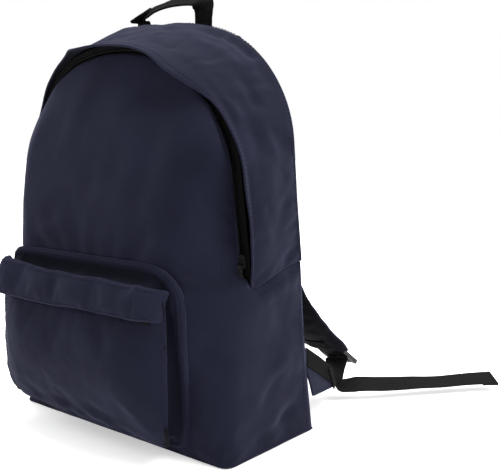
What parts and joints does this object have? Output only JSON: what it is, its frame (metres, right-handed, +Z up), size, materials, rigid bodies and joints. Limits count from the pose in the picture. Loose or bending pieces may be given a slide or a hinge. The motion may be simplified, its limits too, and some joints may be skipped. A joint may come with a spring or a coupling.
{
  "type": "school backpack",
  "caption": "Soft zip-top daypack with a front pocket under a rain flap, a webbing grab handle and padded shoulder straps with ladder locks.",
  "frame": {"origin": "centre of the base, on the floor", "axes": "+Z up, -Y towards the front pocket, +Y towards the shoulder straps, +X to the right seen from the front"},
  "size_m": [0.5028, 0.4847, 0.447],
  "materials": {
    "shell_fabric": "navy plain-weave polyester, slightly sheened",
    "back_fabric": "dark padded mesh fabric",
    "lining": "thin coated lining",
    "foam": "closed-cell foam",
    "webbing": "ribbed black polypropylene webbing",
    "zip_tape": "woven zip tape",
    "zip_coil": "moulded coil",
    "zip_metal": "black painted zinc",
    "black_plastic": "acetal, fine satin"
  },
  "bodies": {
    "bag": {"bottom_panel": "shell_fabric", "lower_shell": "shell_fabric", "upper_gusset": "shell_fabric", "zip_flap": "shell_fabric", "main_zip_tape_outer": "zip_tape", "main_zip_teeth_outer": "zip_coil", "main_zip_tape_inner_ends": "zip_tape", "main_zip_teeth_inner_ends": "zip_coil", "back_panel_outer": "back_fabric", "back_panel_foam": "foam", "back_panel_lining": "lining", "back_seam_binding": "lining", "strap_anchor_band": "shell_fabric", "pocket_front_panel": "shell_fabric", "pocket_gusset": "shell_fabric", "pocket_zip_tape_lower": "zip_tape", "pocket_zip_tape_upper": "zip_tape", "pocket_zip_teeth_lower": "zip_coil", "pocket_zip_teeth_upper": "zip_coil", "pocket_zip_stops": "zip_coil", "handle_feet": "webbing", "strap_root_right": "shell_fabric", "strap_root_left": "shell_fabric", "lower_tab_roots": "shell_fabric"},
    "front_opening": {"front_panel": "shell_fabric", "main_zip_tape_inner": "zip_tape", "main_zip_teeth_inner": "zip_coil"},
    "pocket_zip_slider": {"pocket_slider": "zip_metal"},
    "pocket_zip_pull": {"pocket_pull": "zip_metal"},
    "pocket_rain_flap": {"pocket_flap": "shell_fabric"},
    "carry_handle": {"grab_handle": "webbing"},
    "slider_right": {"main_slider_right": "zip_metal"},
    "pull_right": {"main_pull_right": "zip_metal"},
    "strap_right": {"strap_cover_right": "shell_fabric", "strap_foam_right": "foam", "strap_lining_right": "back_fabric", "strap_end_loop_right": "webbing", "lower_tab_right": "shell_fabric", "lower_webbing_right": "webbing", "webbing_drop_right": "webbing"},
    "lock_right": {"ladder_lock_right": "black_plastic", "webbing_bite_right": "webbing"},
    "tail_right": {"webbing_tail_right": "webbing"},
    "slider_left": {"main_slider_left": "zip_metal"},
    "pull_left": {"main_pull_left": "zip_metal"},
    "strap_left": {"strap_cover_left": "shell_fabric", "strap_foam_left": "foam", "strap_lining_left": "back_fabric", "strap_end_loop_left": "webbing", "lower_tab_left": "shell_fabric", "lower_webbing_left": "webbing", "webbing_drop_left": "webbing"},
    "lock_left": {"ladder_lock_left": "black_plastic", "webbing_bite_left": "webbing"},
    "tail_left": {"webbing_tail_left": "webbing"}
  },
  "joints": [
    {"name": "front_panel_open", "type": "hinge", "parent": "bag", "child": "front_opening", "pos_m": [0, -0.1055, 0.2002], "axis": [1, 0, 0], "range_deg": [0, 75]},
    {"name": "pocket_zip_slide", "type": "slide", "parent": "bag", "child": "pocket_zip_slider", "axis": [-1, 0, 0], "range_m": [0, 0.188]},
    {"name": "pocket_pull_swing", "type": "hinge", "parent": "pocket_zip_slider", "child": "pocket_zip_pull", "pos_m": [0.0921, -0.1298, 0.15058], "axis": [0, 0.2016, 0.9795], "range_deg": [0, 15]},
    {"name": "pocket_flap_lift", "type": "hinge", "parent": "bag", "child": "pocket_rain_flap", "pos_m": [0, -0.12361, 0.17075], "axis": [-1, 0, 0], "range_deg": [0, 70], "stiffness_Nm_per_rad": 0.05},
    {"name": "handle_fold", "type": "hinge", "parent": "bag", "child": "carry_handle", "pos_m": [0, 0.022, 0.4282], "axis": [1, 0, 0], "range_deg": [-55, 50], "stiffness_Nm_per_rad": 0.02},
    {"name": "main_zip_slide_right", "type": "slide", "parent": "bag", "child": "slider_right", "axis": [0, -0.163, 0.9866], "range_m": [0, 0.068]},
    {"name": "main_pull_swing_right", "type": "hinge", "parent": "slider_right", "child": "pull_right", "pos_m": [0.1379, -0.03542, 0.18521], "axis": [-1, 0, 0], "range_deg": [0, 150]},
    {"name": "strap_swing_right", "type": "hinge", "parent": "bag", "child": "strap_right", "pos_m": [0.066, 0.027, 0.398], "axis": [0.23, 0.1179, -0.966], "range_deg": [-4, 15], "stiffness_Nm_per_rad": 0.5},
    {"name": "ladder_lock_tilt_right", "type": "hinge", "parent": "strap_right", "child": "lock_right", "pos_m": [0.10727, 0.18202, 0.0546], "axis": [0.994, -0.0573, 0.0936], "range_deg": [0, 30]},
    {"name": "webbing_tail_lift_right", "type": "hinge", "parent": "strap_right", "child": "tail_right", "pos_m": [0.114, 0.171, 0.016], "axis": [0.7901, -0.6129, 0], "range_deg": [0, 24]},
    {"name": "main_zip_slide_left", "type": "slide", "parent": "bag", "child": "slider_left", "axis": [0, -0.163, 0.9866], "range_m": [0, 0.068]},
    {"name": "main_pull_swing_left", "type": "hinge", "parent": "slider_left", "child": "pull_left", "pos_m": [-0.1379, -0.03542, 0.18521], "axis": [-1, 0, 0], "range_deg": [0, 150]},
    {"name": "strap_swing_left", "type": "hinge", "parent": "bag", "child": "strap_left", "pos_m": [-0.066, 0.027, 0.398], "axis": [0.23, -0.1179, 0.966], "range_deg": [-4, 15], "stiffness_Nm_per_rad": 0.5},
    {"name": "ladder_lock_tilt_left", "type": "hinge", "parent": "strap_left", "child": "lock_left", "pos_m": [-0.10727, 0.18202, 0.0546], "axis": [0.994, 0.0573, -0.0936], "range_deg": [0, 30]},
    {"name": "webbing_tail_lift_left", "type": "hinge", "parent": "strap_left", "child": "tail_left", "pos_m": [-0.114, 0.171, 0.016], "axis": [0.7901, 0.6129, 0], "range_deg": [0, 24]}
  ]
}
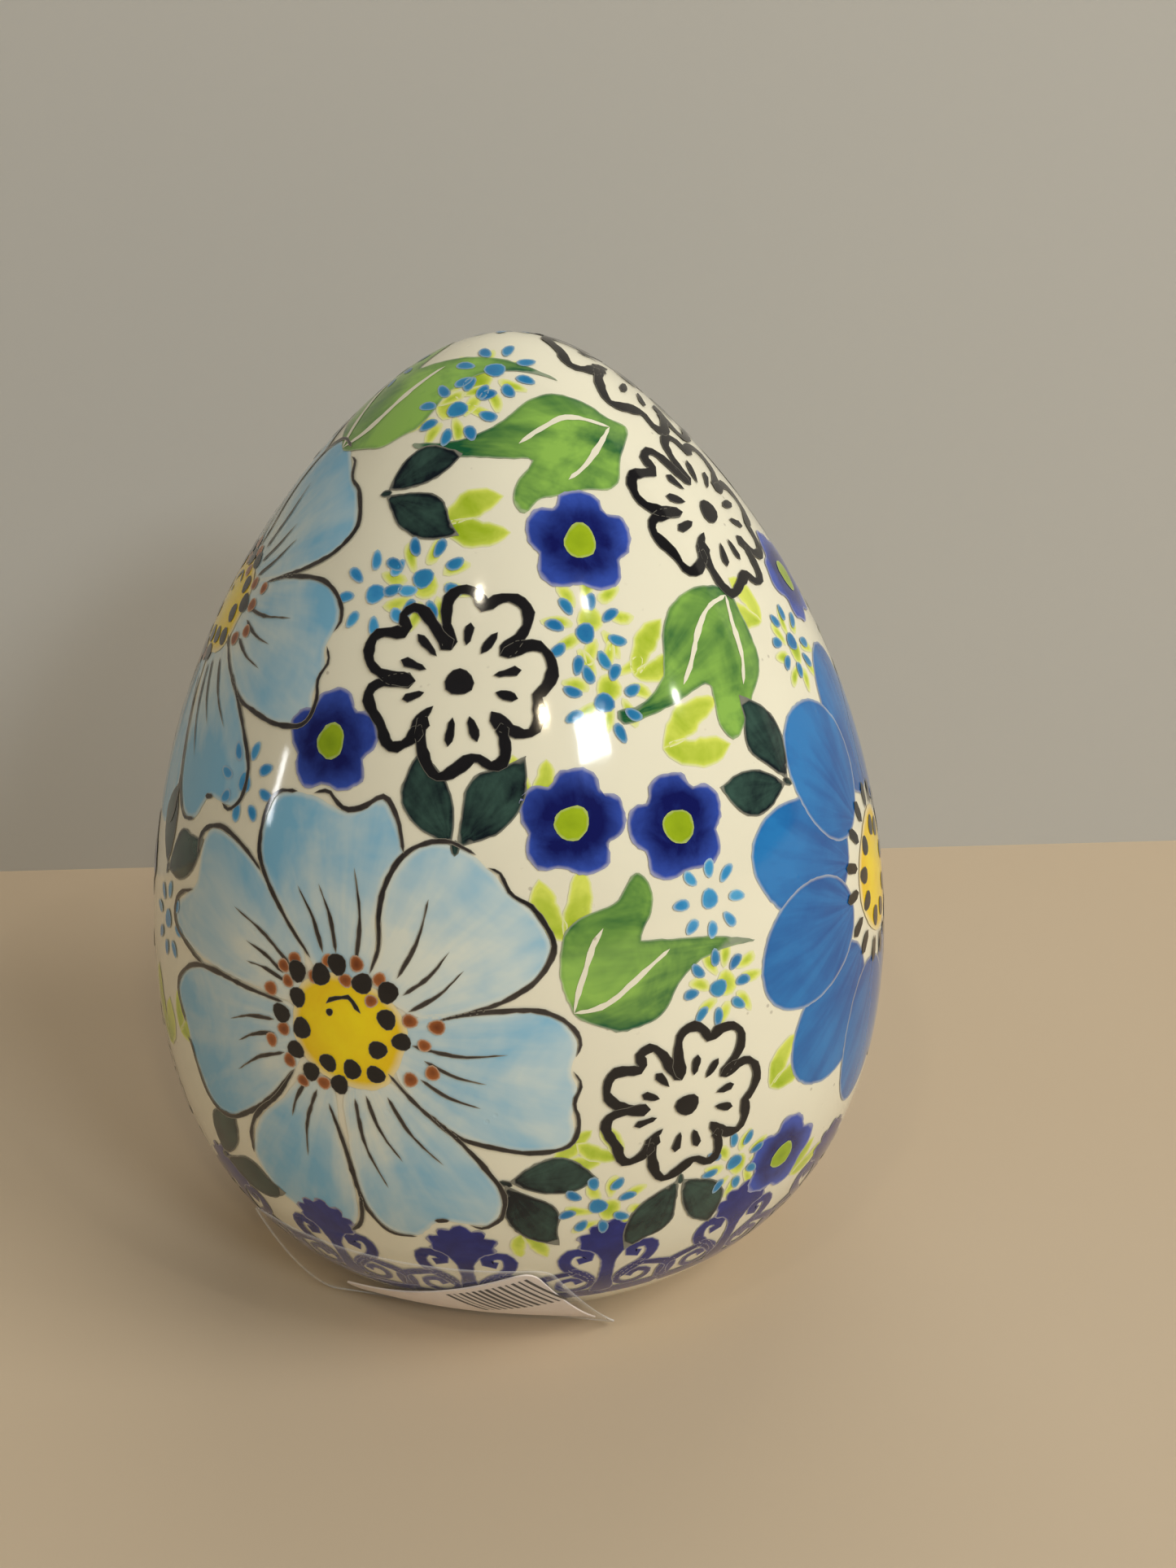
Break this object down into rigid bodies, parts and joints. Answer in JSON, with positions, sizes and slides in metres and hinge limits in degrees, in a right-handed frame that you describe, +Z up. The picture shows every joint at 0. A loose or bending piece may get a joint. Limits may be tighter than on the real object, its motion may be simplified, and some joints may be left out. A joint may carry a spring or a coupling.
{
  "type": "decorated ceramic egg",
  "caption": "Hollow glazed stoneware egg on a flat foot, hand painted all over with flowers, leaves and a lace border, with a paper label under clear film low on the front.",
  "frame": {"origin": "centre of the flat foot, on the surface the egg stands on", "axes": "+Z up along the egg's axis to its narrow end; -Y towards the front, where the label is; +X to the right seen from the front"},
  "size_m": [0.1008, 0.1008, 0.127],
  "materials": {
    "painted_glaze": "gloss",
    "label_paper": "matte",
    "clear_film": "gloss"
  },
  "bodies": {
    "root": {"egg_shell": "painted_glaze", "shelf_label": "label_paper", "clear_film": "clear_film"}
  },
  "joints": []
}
---
Using the listing above, show every line that includes the string "parts".

§ **ANSWER TO THE EXERCISE**
What parts and joints does this object have? Output only JSON: what it is, its frame (metres, right-handed, +Z up), size, materials, rigid bodies and joints. Limits count from the pose in the picture. Loose or bending pieces may be given a slide or a hinge. The motion may be simplified, its limits too, and some joints may be skipped. A joint may come with a spring or a coupling.
Break this object down into rigid bodies, parts and joints. Answer in JSON, with positions, sizes and slides in metres and hinge limits in degrees, in a right-handed frame that you describe, +Z up. The picture shows every joint at 0. A loose or bending piece may get a joint. Limits may be tighter than on the real object, its motion may be simplified, and some joints may be left out. A joint may carry a spring or a coupling.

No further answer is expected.